■ **The task**
Write every line of the material out exactly as shown.

________

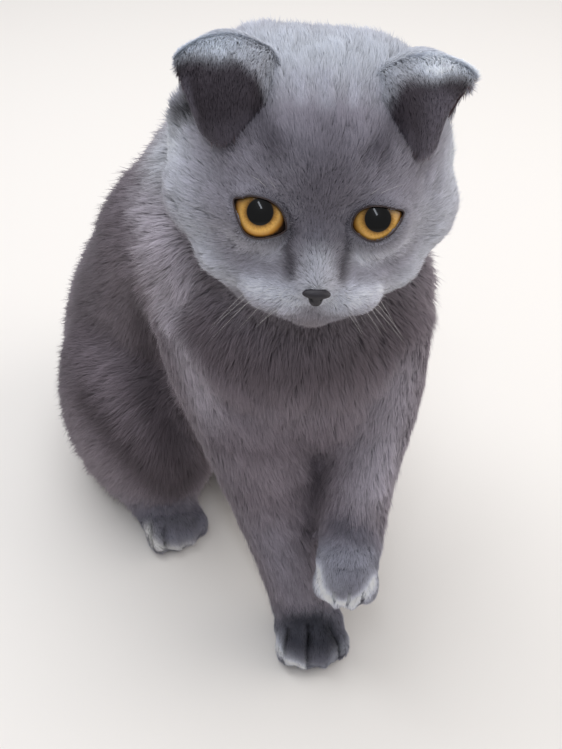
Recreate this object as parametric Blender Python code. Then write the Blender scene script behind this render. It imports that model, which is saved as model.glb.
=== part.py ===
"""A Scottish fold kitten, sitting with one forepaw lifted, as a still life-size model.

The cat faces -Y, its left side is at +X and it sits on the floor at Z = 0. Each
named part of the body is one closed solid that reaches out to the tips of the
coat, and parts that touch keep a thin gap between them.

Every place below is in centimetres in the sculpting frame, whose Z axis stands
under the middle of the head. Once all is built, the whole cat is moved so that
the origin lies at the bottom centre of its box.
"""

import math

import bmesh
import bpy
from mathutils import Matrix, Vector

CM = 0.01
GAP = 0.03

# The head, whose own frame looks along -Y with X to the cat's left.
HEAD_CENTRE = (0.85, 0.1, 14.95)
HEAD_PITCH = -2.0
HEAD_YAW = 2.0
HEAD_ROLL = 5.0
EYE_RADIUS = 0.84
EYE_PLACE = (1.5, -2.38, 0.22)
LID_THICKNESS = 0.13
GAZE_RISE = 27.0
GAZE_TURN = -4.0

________

■ **The response**
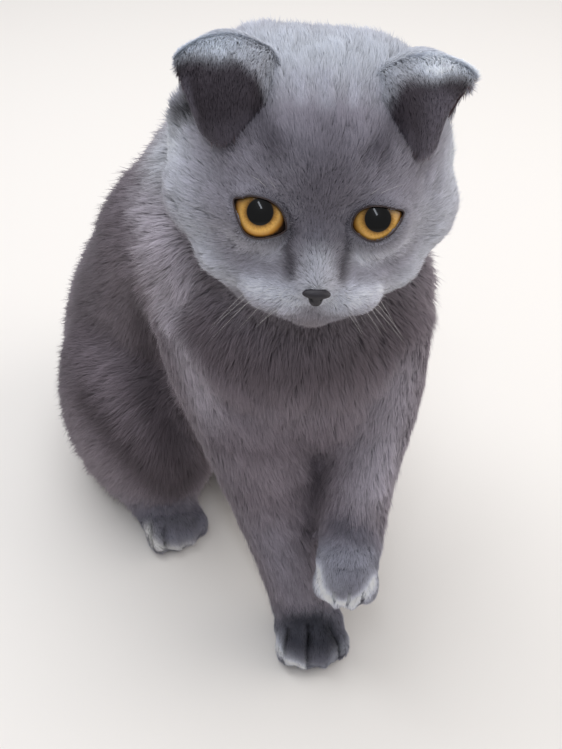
Recreate this object as parametric Blender Python code. Then write the Blender scene script behind this render. It imports that model, which is saved as model.glb.
=== part.py ===
"""A Scottish fold kitten, sitting with one forepaw lifted, as a still life-size model.

The cat faces -Y, its left side is at +X and it sits on the floor at Z = 0. Each
named part of the body is one closed solid that reaches out to the tips of the
coat, and parts that touch keep a thin gap between them.

Every place below is in centimetres in the sculpting frame, whose Z axis stands
under the middle of the head. Once all is built, the whole cat is moved so that
the origin lies at the bottom centre of its box.
"""

import math

import bmesh
import bpy
from mathutils import Matrix, Vector

CM = 0.01
GAP = 0.03

# The head, whose own frame looks along -Y with X to the cat's left.
HEAD_CENTRE = (0.85, 0.1, 14.95)
HEAD_PITCH = -2.0
HEAD_YAW = 2.0
HEAD_ROLL = 5.0
EYE_RADIUS = 0.84
EYE_PLACE = (1.5, -2.38, 0.22)
LID_THICKNESS = 0.13
GAZE_RISE = 27.0
GAZE_TURN = -4.0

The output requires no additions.